How can this quango claim to be unbiased when Louise Edwards – its head of regulatory compliance, who prompted police inquiries into the allegation­s – has made her anti-Tory feelings so plain?

In 2010, she announced on Facebook that she did not want to live under a Conservati­ve government. ‘What is wrong with people?’ she wrote. ‘Do they not remember the last time? Grrr! Words have failed me.’

With views like this, why was she ever employed by a quango responsibl­e for seeing fair play? And why was she put in charge of following up claims against the Tories, raised by the Left-leaning Daily Mirror and publicly owned Channel 4?

True, the CPS found inaccuraci­es in some Conservati­ve expenses returns. But all parties have been guilty of similar mistakes (though none has been punished as heftily as the Tories, who were fined a record £70,000 by the commission this spring).

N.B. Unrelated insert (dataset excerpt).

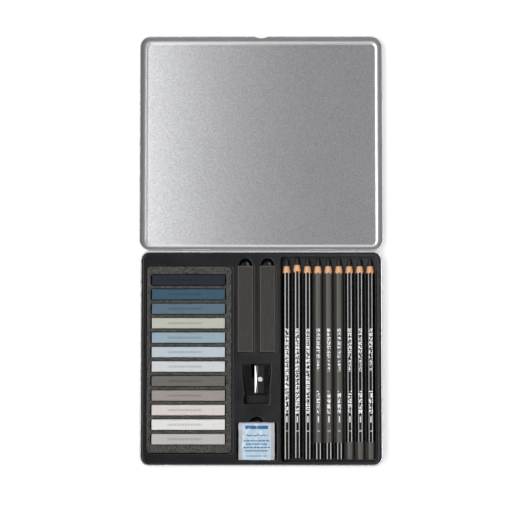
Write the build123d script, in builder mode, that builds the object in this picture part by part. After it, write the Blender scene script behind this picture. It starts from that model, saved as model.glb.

As for criminal dishonesty, the law on battlebus expenses is such a grey area – and the sums involved so modest – that it should have been clear months ago there was no chance of making the charge stick.

Yet this inquiry dragged on for well over a year, wasting the time of 14 police forces and putting at least 30 candidates and agents under an undeserved cloud.

As we enter another election, hasn’t the commission serious questions to answer about its neutrality as an umpire?